Para Lukács esto supone que hemos descubierto que “el espíritu puede ser creador…que para nosotros los arquetipos han perdido definitivamente su evidencia objetiva” (pág. 24).
Sostenemos que puede ser fértil entender que ni la existencia de un repertorio de arquetipos, a la greco-húngara, ni el aparato disposicional, la creatividad desacoplada, del “espíritu” romántico, constituyen dos ámbitos por completo independientes. Todo repertorio de arquetipos exige –obviamente- la intervención disposicional de cada agente; así como toda creatividad disposicional parte –necesaria e inevitablemente- de cierta base repertorial, o tiende a constituirla como un explorador o un alpinista, constituiría sus propios campamentos y bases. En suma, ambos contextos suponen más bien los dos polos ideales de un gradiente en el que varía tanto la compacidad y la coherencia interna de una repertorialidad, de un conjunto de modos de relación determinado, como el peso configurador que la intervención disposicional de los agentes aporta.
En definitiva parece que no es posible ni la fe ingenua en la existencia de una totalidad repertorial perdida, un mundo feliz y cerrado en sí mismo como el de la infancia o el de los griegos de anuncio de yogur, ni tampoco parece muy defendible la fe –más ingenua aún- en la creatividad sin suelo, desolada y por completo desacoplada del espíritu romántico-vanguardista.

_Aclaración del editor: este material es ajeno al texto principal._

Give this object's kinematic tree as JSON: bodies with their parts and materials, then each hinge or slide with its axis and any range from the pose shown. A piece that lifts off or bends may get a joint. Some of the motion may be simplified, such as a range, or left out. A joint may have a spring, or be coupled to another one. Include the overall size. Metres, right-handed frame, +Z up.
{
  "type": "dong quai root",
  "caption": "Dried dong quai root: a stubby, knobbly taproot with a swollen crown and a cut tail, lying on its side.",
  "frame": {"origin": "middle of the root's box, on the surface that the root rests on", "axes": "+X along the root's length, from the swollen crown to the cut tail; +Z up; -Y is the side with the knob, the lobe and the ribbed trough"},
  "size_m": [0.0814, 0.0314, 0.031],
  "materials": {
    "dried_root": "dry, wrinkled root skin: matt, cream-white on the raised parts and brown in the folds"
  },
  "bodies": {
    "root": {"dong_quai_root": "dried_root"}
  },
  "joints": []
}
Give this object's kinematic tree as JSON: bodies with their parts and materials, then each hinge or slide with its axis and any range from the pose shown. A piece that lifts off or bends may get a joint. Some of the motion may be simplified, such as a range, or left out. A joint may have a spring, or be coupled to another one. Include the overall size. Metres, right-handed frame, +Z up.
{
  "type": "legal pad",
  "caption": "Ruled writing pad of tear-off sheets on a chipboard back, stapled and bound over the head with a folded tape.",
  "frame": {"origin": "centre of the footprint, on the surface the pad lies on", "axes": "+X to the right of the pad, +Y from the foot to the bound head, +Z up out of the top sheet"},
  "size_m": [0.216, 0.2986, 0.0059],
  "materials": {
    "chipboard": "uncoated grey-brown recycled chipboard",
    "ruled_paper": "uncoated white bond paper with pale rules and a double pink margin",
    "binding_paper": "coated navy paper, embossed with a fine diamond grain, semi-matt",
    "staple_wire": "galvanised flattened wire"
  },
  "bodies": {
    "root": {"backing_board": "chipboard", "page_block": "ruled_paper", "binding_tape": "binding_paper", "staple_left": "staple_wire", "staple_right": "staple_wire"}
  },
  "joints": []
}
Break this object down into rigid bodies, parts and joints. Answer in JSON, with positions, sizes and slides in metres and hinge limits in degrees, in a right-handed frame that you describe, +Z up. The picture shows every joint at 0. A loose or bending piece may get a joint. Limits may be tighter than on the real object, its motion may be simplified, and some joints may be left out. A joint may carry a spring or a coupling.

Parece claro que dentro de ese gradiente que va de la relativa compacidad repertorial a la relativa importancia de la intervención disposicional, lo que siempre se ha dado es una multitud de totalidades, que convivían -con más o menos orden o desconcierto- en un paisaje relativamente estable. Parece claro que el capitalismo ha introducido un acelerón tecnológico y productivo que, entre otras cosas, ha reventado las costuras de los diversos paisajes, ha globalizado las condiciones de intercambio, de modo que esa policontextualidad se ha vuelto ya una condición irrenunciable, puesto que los retazos de repertorios -por completo ajenos -comparecen ahora de repente y sin previo aviso allí donde antes se hubieran tomado mucho más tiempo. El mundo nunca ha sido la circunferencia perfecta, la totalidad alcanzable de una sola mirada, como según Lukacs era el caso para el Dante o Santo Tomás, por mucho que ellos pudieran de buena fé creérselo a despecho de las mujeres, los campesinos, o las hordas nómadas que en ese momento constituían el imperio más grande jamás conocido.
Lo que sí es innegable es nuestra clara consciencia de la imposibilidad, siquiera tentativa, de cualquier asomo de “totalidad”, como de la fe ingenua en la correspondencia entre nuestras formas y los posibles elementos constituyentes de esa totalidad imposible.
Por ello toda estética se ha vuelto, primero, radicalmente constructivista –como no podía ser de otra manera- para inmediatamente darse cuenta con un Marx inesperado –el de la sexta tesis sobre Feuerbach- de que los intentos, completamente inconexos, de construir precarias y provisionales totalidades acaban por mostrar una serie de aires de familia, acaban por echar mano de una serie de lenguajes de patrones que tienen –tanto paradigmática como sintagmáticamente- mucho en común.